Sunrise in my home commences with my children singing in perfect pitch with the sparrows on our window ledge, after which I prepare a delicate but luscious breakfast of strawberries, aromatic basil, and freshly whipped cream. Just kidding. More realistically, I throw frozen waffles in the oven and let the kids watch TV in separate rooms so they won’t fight over the remote before the school summer program starts. We all have parenting moments we aren’t proud of, but there are times when forgiving yourself for your humanity the most difficult thing to do.

According to Jean Lawrence of WebMD, “your heart and mental health may depend on your ability to reduce hurt and anger, even at yourself. So effective is forgiveness…that Stanford University is undertaking a project to learn how forgiveness can enhance health and relationships and even prevent disease.”
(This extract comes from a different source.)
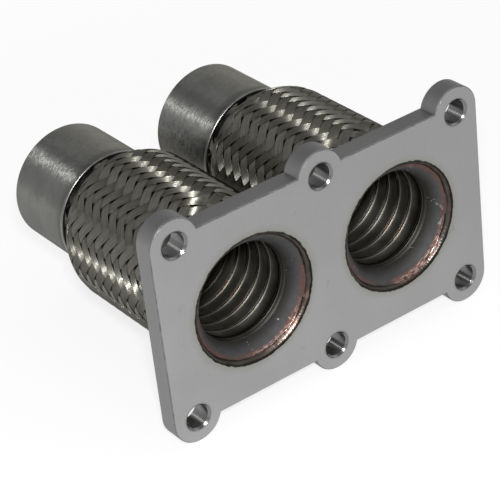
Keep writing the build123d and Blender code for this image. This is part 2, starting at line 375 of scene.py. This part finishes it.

Your physical and mental health, and even your longevity, could be correlated with your ability to forgive. It literally unburdens your heart to abandon the burdens of sins committed or those leveled against you. We forgive ourselves daily for leaving the oven on while we run out to the bodega, or for forgetting to pay the WiFi bill, or for getting a red-light camera ticket. What is it about parenting that makes our mistakes seem non-permissible? Maybe it is because we recognize the gravity of our responsibility or the deep-rooted impact we are making. Maybe it is because we know our kids’ personalities and are afraid of harming them indelibly by being too hard or too soft. Maybe it is because, in the end, we are actually good parents, and our diligence makes us aware of flaws that need to change so we can become even better.

Because You Care

Let’s face it. It wouldn’t bother you if you lost your patience or ignored your kids or fed them marshmallows and coffee for lunch if you didn’t care. Parents who care are always noticing things they are doing wrong because they are concerned about the welfare of their children. Yet there comes a point when being overly concerned with one aspect of parenting can lead to lack in another. Those obsessed with avoiding germs, for example, can compromise their children’s immunities through lack of exposure, and parents dogged about academic tasks can cheat kids out of a healthy social life. It seems that we are always falling short. Yet the proof that you are a good parent is in your concern about the welfare of your child, and that vision is constantly evolving as we learn about kids and ourselves.

Because You Are Human

It is the nature of any professional to make mistakes and learn from them, as unfortunately, none of us are instinctively flawless. Acknowledging your foul-ups, rather than denying them, is an excellent coping skill to model for your children, who will eventually come face-to-face with their lack of perfection and will be reminded of a parent who dropped the ball, picked it back up, and started a new inning.

Because You Can Do Better

Often, those who master skills did not acquire them immediately. Rather, they studied the building blocks until they were confident of how the pieces fit together. In parenting, we learn when our kids need to be pushed, encouraged, or disciplined by watching them fail and succeed on the rutted road of childhood. Like passionate ball-players, we dust off our knees, polish our mitts, and recommit to winning.



Rebekah Yahoves is a writer, mother, and music teacher from Long Island. In 2016, she adopted three school-aged siblings from Poland at the same time. When she isn’t constructing casseroles or tuning violins, Rebekah likes to go on tea binges and read.